Indeed she told me it would take two sessions to clean them properly and that I'd have to come back, but then suddenly decided she could extend the appointment to an hour (in truth it lasted about 40 minutes, but she still got double bubble) and I paid extra to have my teeth basically sand-blasted, but it did get them back to some semblance of the original horrible yellowy colour and I decided I would never eat anything again so that they would stay all sparkly and nice. It's an incredible difference. Just as it would be if a decorator threw excrement all over your walls and then took it off again and charged you for both procedures.
When I've done those lottery podcasts I have said that if I had millions I would build a dental suite on my house and employ a full time hygienist to clean my teeth every day, mainly because I absolutely hate the scratchy, shrieky drill thing they use to chip the crap off which also jangles my nerves (the air blaster doesn't hurt hardly at all and I thought when I paid for that that I wouldn't have to have my teeth scraped too, but she just did both. Obviously I would only use the hygienist for four minutes a day and she'd probably only need to brush my teeth (or he, though all the hygienists I've ever had have been women). Then I'd just let people come and have their teeth cleaned for free for the rest of the day. Imagine how much people would love the eccentric millionaire who gave away free teeth cleans. And also wonder why he didn't do something more constructive with his money. Before deciding not to say anything as it was saving them about £200 a year to use the service.
Probably more people would want to use it than one hygienist could cope with, so I'd have to build another room and hire another hygienist. It could go on forever. And I guess I should have one of the hygienists on call at all times in case I got something caught in my teeth and needed it taken out.
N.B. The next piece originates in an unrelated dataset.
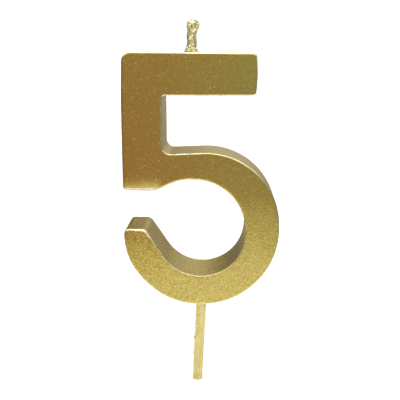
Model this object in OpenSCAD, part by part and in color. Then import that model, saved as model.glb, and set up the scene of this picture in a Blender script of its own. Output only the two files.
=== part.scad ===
// Number birthday candle, a gold "5": a white wax numeral dipped in metallic gold wax,
// with a braided wick in its top bar and a straight pick under its bowl.
// Frame: +X to the numeral's right, +Y away from the viewer, +Z up. The origin is on the
// pick's axis at the numeral's underside, halfway through its thickness.

/* [Numeral] */
// Height of the numeral from underside to top, mm
num_h = 70; // [56:1:90]
// Width of the numeral over the bowl, mm
num_w = 43.1; // [40:0.1:56]
// Thickness from front face to back face, mm
num_t = 16.5; // [13:0.5:22]
// Height of the top bar, mm
bar_h = 11.5; // [9:0.1:13]
// How far the top bar's end stops short of the bowl's widest point, mm
bar_short = 6.5; // [3:0.1:12]
// Width of the upright stem, mm
stem_w = 11; // [8:0.1:12]
// Top of the bowl's arm as a share of the numeral's height
arm_share = 0.631; // [0.58:0.001:0.64]
// Width of the bowl's stroke at the right and the underside, mm
stroke = 9.4; // [7:0.1:10.6]
// Thickness of the bowl's stroke at its top, mm
arm_t = 8.4; // [5.5:0.1:9]
// Height of the stem's foot above the underside, as a share of the numeral's height
foot_share = 0.465; // [0.45:0.001:0.49]
// Height of the open end of the bowl, as a share of the numeral's height
end_share = 0.31; // [0.28:0.005:0.33]
// Width of the flat on top of the bowl's open end, mm
end_w = 6.1; // [4.4:0.1:6.6]

/* [Gold wax] */
// Thickness of the gold dip coat on the numeral, mm
coat_t = 0.5; // [0.2:0.05:0.7]
// Thickness of the gold film on the pick, mm
film_t = 0.2; // [0.1:0.05:0.4]

/* [Wick] */
// Distance from the numeral's left side to the wick's axis at the top face, mm
wick_from_left = 18.5; // [15:0.5:26]
// Height of the coated wick above the top face, mm
wick_h = 9; // [7:0.2:14]
// Lean of the wick to the numeral's right, degrees
wick_lean = 4; // [0:1:8]
// Diameter of the wick's bore, mm
wick_bore_d = 2.2; // [1.8:0.1:2.8]
// Wax left between the wick's bore and the bar's underside, mm
wick_floor = 2.4; // [1.6:0.2:5]
// Thickness of the gold crust at the wick's waist, mm
crust_t = 0.3; // [0.2:0.05:0.6]
// Length of one full braid repeat, as a multiple of the bore's diameter
braid_repeat = 2.2; // [2.1:0.1:3.2]

/* [Pick] */
// Diameter of the bare wooden pick, mm
pick_d = 2.6; // [2:0.1:3.2]
// Length of bare pick below the underside, mm
pick_len = 26.3; // [20:0.1:60]
// Wax left between the pick's socket and the inside of the bowl, mm
pick_roof = 1.4; // [1:0.1:3]
// Lean of the pick to the numeral's left going down, degrees
pick_lean = 2.8; // [0:0.2:5]

/* [Hidden] */
$fn = 64;

// Sides of the numeral. The pick enters half way across the bowl.
x_left = -num_w / 2 + 0.1;
x_right = num_w / 2 + 0.1;
bar_right = x_right - bar_short;
stem_right = x_left + stem_w;
end_right = x_left + end_w;
bar_under = num_h - bar_h;
arm_top = num_h * arm_share;
// The arm is a little lower where it leaves the stem than over the bowl.
arm_sag = 1.4;
foot_z = num_h * foot_share;
end_z = num_h * end_share;

// Inside edge of the bowl.
hole_right = x_right - stroke;
hole_bottom = stroke - 0.95;
hole_top = arm_top - arm_t;
// Under the arm the edge drops to the foot along a short slope.
slope_top_x = x_left + 0.36 * num_w;
slope_foot_x = x_left + 0.209 * num_w;
hole_h = hole_top - hole_bottom;
// The bowl's open end tapers: run across for each millimetre down.
end_slope = 0.65;
end_foot_x = end_right + end_slope * (end_z - hole_bottom);
// Half of the edge's turn from that slope to the hole's flat underside.
end_half_turn = (90 - atan(end_slope)) / 2;
// The slope's top arc, how far it turns, and how far along the hole's top it ends.
slope_top_r = 11.5;
slope_turn = atan2(hole_top - foot_z, slope_top_x - slope_foot_x);
slope_top_reach = slope_top_r * tan(slope_turn / 2);
// The hole's arcs fill its height and its width without crossing each other.
hole_high_r = min(0.519 * hole_h, 0.95 * (hole_right - slope_top_x - slope_top_reach));
hole_low_r = min(0.471 * hole_h, 0.997 * (hole_right - end_foot_x) / (1 + tan(end_half_turn)));

// Corner radii.
bar_left_r = 2.4;
bar_right_r = 1.2;
// The stem's outer side leans in a little over the bar's height.
side_bow = 0.45;
side_bow_r = 150;
// The bar's free end bows out a little between its corners.
end_bow = 0.45;
end_bow_r = 30;
bar_mid = num_h - bar_h / 2;
nook_r = 0.8;
arm_fillet_r = 2.2;
shoulder_r = 0.46 * arm_top;
// The shoulder's arc ends this far down the bowl's right side, and the lower arc starts below it.
shoulder_turn = 90 + atan2(arm_sag, x_right - stem_right);
shoulder_reach = shoulder_r * tan(shoulder_turn / 2);
bowl_right_r = min(num_w / 2 + 0.1, arm_top - shoulder_reach - 0.05);
end_outer_r = 1.3;
end_inner_r = 1.8;
// The bowl's lower left is round like a circle of this radius, but its arc is tighter near
// the open end, so that it finishes below the end's corner.
bowl_left_r = min(0.98 * end_z, num_w - bowl_right_r - 0.2);
bowl_left_cut = (2 - sqrt(2)) * bowl_left_r;
bowl_end_r = min(0.97 * bowl_left_r, (end_z - end_outer_r - bowl_left_cut - 0.05) / tan(22.5));
slope_foot_r = 6.7;
foot_r = 1.1;

// Corners of the numeral in order, each [x, z, radius].
CORNERS = [
  [x_left + side_bow, num_h, bar_left_r],
  [x_left, bar_under, side_bow_r],
  [x_left, foot_z, foot_r],
  [slope_foot_x, foot_z, slope_foot_r],
  [slope_top_x, hole_top, slope_top_r],
  [hole_right, hole_top, hole_high_r],
  [hole_right, hole_bottom, hole_low_r],
  [end_foot_x, hole_bottom, hole_low_r],
  [end_right, end_z, end_inner_r],
  [x_left, end_z, end_outer_r],
  [x_left, bowl_left_cut, bowl_end_r],
  [x_left + bowl_left_cut, 0, 0.94 * bowl_left_r],
  [x_right, 0, bowl_right_r],
  [x_right, arm_top, shoulder_r],
  [stem_right, arm_top - arm_sag, arm_fillet_r],
  [stem_right, bar_under, nook_r],
  [bar_right - end_bow, bar_under, bar_right_r],
  [bar_right, bar_mid, end_bow_r],
  [bar_right - end_bow, num_h, bar_right_r],
];

// Longest straight piece that an arc is drawn with, mm, and the largest turn in one.
arc_step = 1.2;
arc_turn = 18;

// How far the seated wick and the plies stay from the ends of their bores.
end_gap = 0.4;
wick_bore_depth = bar_h - wick_floor;
// Three plies fill the bore.
ply_d = 0.27 * wick_bore_d;
braid_pitch = braid_repeat * wick_bore_d;
// Widest reach of the braid's path from the wick's axis.
ply_reach = (wick_bore_d - ply_d) / 2 - 0.04;
// Axis of the wick at the top face.
wick_x = x_left + wick_from_left;
// The coat's crown above the end of the braid.
crown_t = 0.9;
braid_top = wick_h - crown_t - end_gap;
braid_foot = end_gap - wick_bore_depth;

// How far the crust and the film are drawn into the numeral before they are cut to it.
crust_below = 0.6;
// Gap round the pick in its socket.
socket_gap = 0.03;
socket_d = pick_d + 2 * socket_gap;
pick_seat = hole_bottom - pick_roof;

function unit(v) = v / norm(v);
function turn_of(a, b) = atan2(a[0] * b[1] - a[1] * b[0], a * b);

// Points of the arc of radius r that rounds corner p between its neighbours a and b. A
// corner on a straight run stays one point.
function rounded_corner(a, p, b, r) =
  abs(turn_of(unit(p - a), unit(b - p))) < 0.01 ? [p] :
  let (
    u = unit(p - a),
    v = unit(b - p),
    turn = turn_of(u, v),
    side = sign(turn),
    reach = r * tan(abs(turn) / 2),
    start = p - reach * u,
    centre = start + r * side * [-u[1], u[0]],
    steps = max(1, ceil(abs(turn) / arc_turn), ceil(abs(turn) * r * PI / 180 / arc_step)),
    first = atan2(start[1] - centre[1], start[0] - centre[0])
  )
  [for (i = [0:steps]) centre + r * [cos(first + turn * i / steps), sin(first + turn * i / steps)]];

function xz(c) = [c[0], c[1]];

function outline() =
  let (n = len(CORNERS))
  [for (i = [0:n - 1])
    each rounded_corner(xz(CORNERS[(i + n - 1) % n]), xz(CORNERS[i]),
                        xz(CORNERS[(i + 1) % n]), CORNERS[i][2])];

// Prism of the numeral, thick along Y, with every side moved in by inset.
module numeral_prism(inset) {
  translate([0, num_t / 2 - inset, 0])
    rotate([90, 0, 0])
      linear_extrude(num_t - 2 * inset)
        offset(delta = -inset)
          polygon(outline());
}

// Places its children on the wick's axis, z = 0 at the top face.
module on_wick() {
  translate([wick_x, 0, num_h])
    rotate([0, wick_lean, 0])
      children();
}

// Places its children on the pick's axis, z = 0 at the underside.
module on_pick() {
  rotate([0, pick_lean, 0])
    children();
}

// Tools that open the numeral for the wick and the pick.
module wick_bore() {
  on_wick()
    translate([0, 0, -wick_bore_depth])
      cylinder(h = wick_bore_depth + 2, d = wick_bore_d);
}

module pick_socket() {
  on_pick()
    translate([0, 0, -2])
      cylinder(h = pick_seat + 2, d = socket_d);
}

// White wax casting under the gold.
module wax_core() {
  color("ivory")
    difference() {
      numeral_prism(coat_t);
      wick_bore();
      pick_socket();
    }
}

// Gold dip coat over the whole casting, open at the wick and at the pick.
module gold_coat() {
  color("goldenrod")
    difference() {
      numeral_prism(0);
      numeral_prism(coat_t);
      wick_bore();
      pick_socket();
    }
}

// One strand of the three-strand flat braid, which weaves across the wick and through it.
ply_sides = 8;
ply_rings = 64;
// The path's depth across the flat of the braid, as a share of its reach.
weave_y = 0.65;

// The path's point at height z for the strand that starts at phase ph.
function braid_point(z, ph) =
  let (a = 360 * z / braid_pitch + ph)
  [ply_reach * cos(a), weave_y * ply_reach * sin(2 * a), z];

module ply(ph) {
  length = braid_top - braid_foot;
  rings = [for (i = [0:ply_rings])
    let (
      z = braid_foot + length * i / ply_rings,
      p = braid_point(z, ph),
      t = unit(braid_point(z + 0.01, ph) - braid_point(z - 0.01, ph)),
      across = unit(cross([0, 1, 0], t)),
      up = cross(t, across)
    )
    [for (k = [0:ply_sides - 1])
      let (q = p + ply_d / 2 * (cos(360 * k / ply_sides) * across + sin(360 * k / ply_sides) * up))
      q]];
  points = [for (ring = rings) each ring];
  sides = [for (i = [0:ply_rings - 1])
    for (k = [0:ply_sides - 1])
      let (
        low = i * ply_sides,
        high = low + ply_sides,
        next = (k + 1) % ply_sides
      )
      each [[low + k, high + k, high + next], [low + k, high + next, low + next]]];
  foot = [for (k = [0:ply_sides - 1]) k];
  head = [for (k = [0:ply_sides - 1]) ply_rings * ply_sides + ply_sides - 1 - k];
  polyhedron(points, concat(sides, [foot], [head]));
}

module wick_ply_a() {
  color("whitesmoke")
    on_wick()
      ply(0);
}

module wick_ply_b() {
  color("whitesmoke")
    on_wick()
      ply(120);
}

module wick_ply_c() {
  color("whitesmoke")
    on_wick()
      ply(240);
}

// Gold wax crust on the exposed wick: a skirt at the bar, a waist, and a knob at the tip.
waist_r = wick_bore_d / 2 + crust_t;
skirt_r = waist_r + 0.65;
collar_r = waist_r + 0.12;
knob_r = waist_r + 0.38;
// Each is [radius, height as a share of the exposed height].
CRUST = [
  [skirt_r, 0],
  [skirt_r * 0.86, 0.07],
  [collar_r, 0.16],
  [collar_r, 0.34],
  [waist_r, 0.5],
  [collar_r, 0.62],
  [knob_r * 0.96, 0.74],
  [knob_r, 0.82],
  [knob_r * 0.9, 0.9],
  [knob_r * 0.62, 0.96],
];

module wick_coat() {
  color("goldenrod")
    difference() {
      on_wick()
        rotate_extrude()
          polygon(concat(
            [[0, -crust_below], [skirt_r, -crust_below]],
            [for (c = CRUST) [c[0], c[1] * wick_h]],
            [[0, wick_h]]));
      on_wick()
        translate([0, 0, -2])
          cylinder(h = wick_h - crown_t + 2, d = wick_bore_d);
      numeral_prism(0);
    }
}

// Wooden pick: a straight round stick from the top of its socket to its lower end.
module pick() {
  color("burlywood")
    on_pick()
      translate([0, 0, -pick_len])
        cylinder(h = pick_len + pick_seat - end_gap, d = pick_d);
}

// Gold film on the exposed pick, closed over its lower end and cut to the numeral's underside.
// It runs out to a short cone where the stick meets the wax.
film_r = pick_d / 2 + film_t;
run_out = 0.45;

module pick_coat() {
  color("khaki")
    difference() {
      on_pick() {
        translate([0, 0, -pick_len - film_t])
          cylinder(h = pick_len + film_t + crust_below, r = film_r);
        translate([0, 0, -run_out])
          cylinder(h = run_out + crust_below, r1 = film_r, r2 = film_r + run_out + crust_below);
      }
      on_pick()
        translate([0, 0, -pick_len])
          cylinder(h = pick_len + 2 * crust_below, d = pick_d);
      numeral_prism(0);
    }
}

wax_core();
gold_coat();
wick_ply_a();
wick_ply_b();
wick_ply_c();
wick_coat();
pick();
pick_coat();
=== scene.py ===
import math

import bmesh
import bpy
import numpy as np
from mathutils import Matrix, Vector, noise


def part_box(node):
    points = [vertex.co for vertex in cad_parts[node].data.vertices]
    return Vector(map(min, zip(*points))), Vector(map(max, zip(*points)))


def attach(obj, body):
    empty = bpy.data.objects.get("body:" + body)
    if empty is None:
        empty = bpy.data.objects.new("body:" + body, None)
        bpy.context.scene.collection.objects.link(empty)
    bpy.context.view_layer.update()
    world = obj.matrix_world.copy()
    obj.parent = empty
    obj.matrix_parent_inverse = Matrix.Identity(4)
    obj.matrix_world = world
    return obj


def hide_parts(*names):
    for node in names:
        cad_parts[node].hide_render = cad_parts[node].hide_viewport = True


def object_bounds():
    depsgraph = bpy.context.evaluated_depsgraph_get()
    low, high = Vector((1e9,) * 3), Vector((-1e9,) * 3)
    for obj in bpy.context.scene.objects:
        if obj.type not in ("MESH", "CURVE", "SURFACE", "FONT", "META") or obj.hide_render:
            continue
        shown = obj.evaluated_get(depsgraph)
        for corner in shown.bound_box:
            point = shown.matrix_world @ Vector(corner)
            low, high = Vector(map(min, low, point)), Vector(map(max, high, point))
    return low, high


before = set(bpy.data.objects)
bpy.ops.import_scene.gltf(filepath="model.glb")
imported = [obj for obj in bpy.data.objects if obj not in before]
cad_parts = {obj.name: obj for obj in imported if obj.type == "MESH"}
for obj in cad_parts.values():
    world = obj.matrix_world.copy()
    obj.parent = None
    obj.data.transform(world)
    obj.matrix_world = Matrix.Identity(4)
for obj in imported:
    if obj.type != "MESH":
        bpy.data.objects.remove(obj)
CAD_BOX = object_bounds()
MM = 0.001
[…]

Some people would hire a personal doctor, but not me. Anything to avoid tooth troubles down the line. Though I suspect hygienists only take this job because they love torturing people and jangling their nerves and making them spit out blood, so I might not be able to get someone to just brush my teeth whatever fee I was offering.
Anyway, that's for when I've won the Euromillions. Until then I will fastidiously brush and floss my teeth for the first week after every dental appointment and then go back to brushing them for 30 seconds three times a week, as usual.